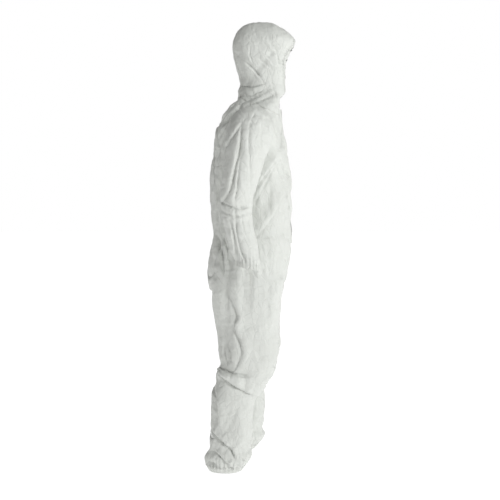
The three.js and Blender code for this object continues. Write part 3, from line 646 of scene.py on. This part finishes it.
SIDE_SWELLS = [  # broad rises and hollows
    ("body", [(0.102, 0.906), (0.090, 0.850), (0.074, 0.790)], -0.012, 0.022),
    ("legs", [(0.120, 0.640), (0.105, 0.560), (0.085, 0.450)], -0.015, 0.032),
    ("legs", [(0.070, 0.700), (0.028, 0.625), (0.040, 0.579), (0.006, 0.490), (0.030, 0.412)],
     0.007, 0.026),
    ("legs", [(0.165, 0.044), (0.125, 0.036)], -0.012, 0.014),
    ("legs", [(0.150, 0.014), (0.060, 0.008), (0.020, 0.012)], 0.006, 0.010),
    ("trunk", [(-0.060, 1.330), (-0.100, 1.200)], 0.005, 0.030),
    ("trunk", [(-0.140, 1.270), (-0.090, 1.190), (-0.034, 1.080)], 0.008, 0.022),
    ("trunk", [(-0.134, 1.120), (-0.095, 1.030), (-0.040, 0.955)], 0.008, 0.024),
    ("neck", [(0.046, 1.467), (-0.004, 1.465), (-0.052, 1.480)], 0.006, 0.012),
    ("legs", [(0.138, 0.404), (0.060, 0.376), (0.000, 0.348)], 0.008, 0.016),
]
FRONT_FOLDS = [
    ("trunk", [(0.150, 1.240), (0.100, 1.170), (0.060, 1.060)], 0.006, 0.015),
    ("trunk", [(0.160, 1.200), (0.120, 1.100), (0.090, 0.980)], 0.006, 0.016),
    ("trunk", [(0.070, 1.370), (0.110, 1.300), (0.150, 1.275)], 0.005, 0.013),
    ("trunk", [(0.060, 1.250), (0.085, 1.150), (0.075, 1.050)], 0.004, 0.015),
    ("trunk", [(0.165, 0.960), (0.110, 0.925), (0.070, 0.900)], 0.005, 0.013),
    ("body", [(0.008, 0.770), (0.060, 0.800), (0.130, 0.860)], 0.007, 0.014),
    ("body", [(0.020, 0.745), (0.080, 0.745), (0.150, 0.790)], 0.006, 0.014),
    ("legs", [(0.030, 0.700), (0.080, 0.640), (0.110, 0.520)], 0.006, 0.016),
    ("legs", [(0.070, 0.470), (0.110, 0.430), (0.160, 0.440)], 0.006, 0.013),
    ("legs", [(0.060, 0.390), (0.110, 0.350), (0.165, 0.370)], 0.007, 0.014),
    ("legs", [(0.070, 0.240), (0.120, 0.180), (0.160, 0.110)], 0.005, 0.013),
]
BACK_FOLDS = [
    ("trunk", [(0.040, 1.400), (0.090, 1.330), (0.140, 1.230)], 0.006, 0.014),
    ("trunk", [(0.030, 1.360), (0.060, 1.250), (0.120, 1.130)], 0.005, 0.015),
    ("trunk", [(0.160, 1.200), (0.120, 1.080), (0.110, 0.960)], 0.006, 0.015),
    ("trunk", [(0.050, 1.120), (0.040, 1.030), (0.060, 0.950)], 0.005, 0.014),
    ("body", [(0.010, 0.790), (0.060, 0.770), (0.140, 0.800)], 0.008, 0.015),
    ("body", [(0.020, 0.740), (0.090, 0.700), (0.160, 0.730)], 0.006, 0.014),
    ("legs", [(0.040, 0.690), (0.100, 0.600), (0.110, 0.500)], 0.005, 0.016),
    ("legs", [(0.050, 0.440), (0.110, 0.410), (0.170, 0.430)], 0.008, 0.014),
    ("legs", [(0.060, 0.390), (0.110, 0.350), (0.170, 0.320)], 0.007, 0.014),
    ("legs", [(0.080, 0.200), (0.130, 0.150), (0.180, 0.160)], 0.006, 0.013),
]


def moved(points, shift, mirror=False):
    return [(-u if mirror else u, v + shift) for u, v in points]


def add_folds():
    for parts, points, depth, width in SIDE_FOLDS:
        crease(points, depth, width, parts)
        crease(moved(points, -0.018), 0.8 * depth, width, parts, "left")
    for parts, points, depth, width in SIDE_SWELLS:
        crease(points, depth, width, parts, sharp=False)
        crease(moved(points, -0.015), 0.8 * depth, width, parts, "left", sharp=False)
    for view, folds in (("front", FRONT_FOLDS), ("back", BACK_FOLDS)):
        for parts, points, depth, width in folds:
            crease(points, depth, width, parts, view)
            crease(moved(points, -0.022, mirror=True), 0.85 * depth, width, parts, view)
    cloth.find_normals()


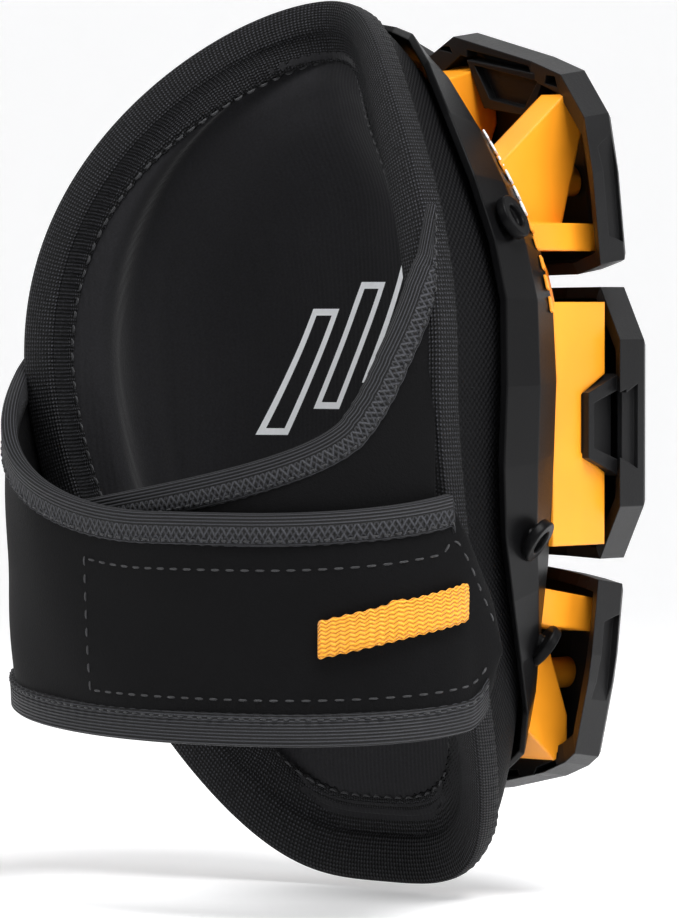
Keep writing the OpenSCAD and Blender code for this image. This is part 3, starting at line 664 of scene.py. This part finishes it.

################

Collect the lines of the records that include the string "This".

The three.js and Blender code for this object continues. Write part 3, from line 646 of scene.py on. This part finishes it.
Keep writing the OpenSCAD and Blender code for this image. This is part 3, starting at line 664 of scene.py. This part finishes it.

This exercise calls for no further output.